We recognise the importance of an independent decision-maker to impose the sanction. It is, however, a missed opportunity that a work coach’s relationship with the claimant and insight into their circumstances—supposedly at the very heart of Universal Credit—plays no role at this stage of the process. What is more, a sanction can only be challenged once the decision has been made, by which stage the damage has been done, and the burden of proof falls to the claimant. We recommend that when a work coach refers a claimant for a sanction they are required to include a recommendation on whether a sanction should be imposed based on their knowledge of the claimant and their circumstances. Decision-makers should contact the claimant to let them know their ‘provisional decision’ and, if it is to impose a sanction, the evidence on which this is based. The claimant should then have 30 days to challenge the provisional decision or actively opt not to provide further evidence.
Claimants can challenge the final decision to impose a sanction first, through Mandatory Reconsideration, and then via First-tier Tribunal. But in the absence of any commitment from the Department on how long these decisions will take, people can endure the hardship of a sanction for weeks on end. This is all the more painful if, after all that time, the sanction is overturned. We therefore recommend that the Department commit to a timetable for making decisions about sanctions at Mandatory Reconsideration and appeal.

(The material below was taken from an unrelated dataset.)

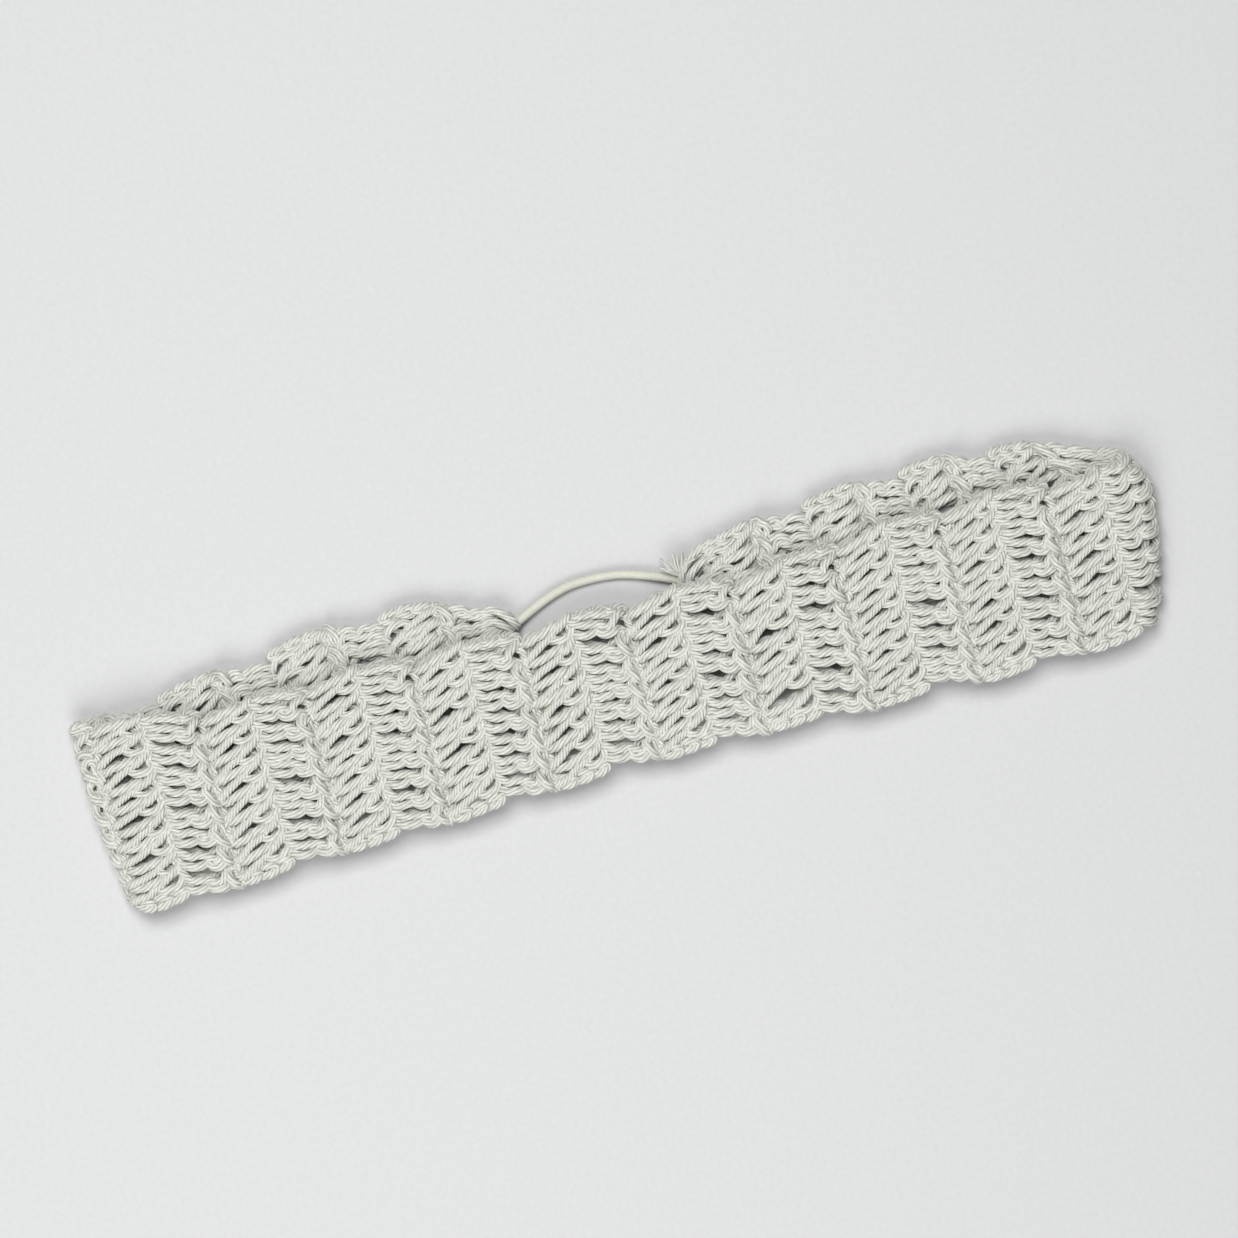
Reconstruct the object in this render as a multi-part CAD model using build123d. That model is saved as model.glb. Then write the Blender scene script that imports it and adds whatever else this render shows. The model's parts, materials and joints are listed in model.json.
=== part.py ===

Hardship payments are made to those who would otherwise be left with nothing when sanctioned. But recovering that payment at a rate of 40% of someone’s standard allowance imposes further significant hardship. It is neither necessary for the Government—as it appears not to be financially motivated to recover the money—nor affordable for those who have been recognised as at risk of extreme poverty. Our final recommendation is therefore that the Department issues revised guidance to all work coaches to ensure hardship repayments are set at a rate that is affordable for the claimant, with the default being 5% of their standard allowance.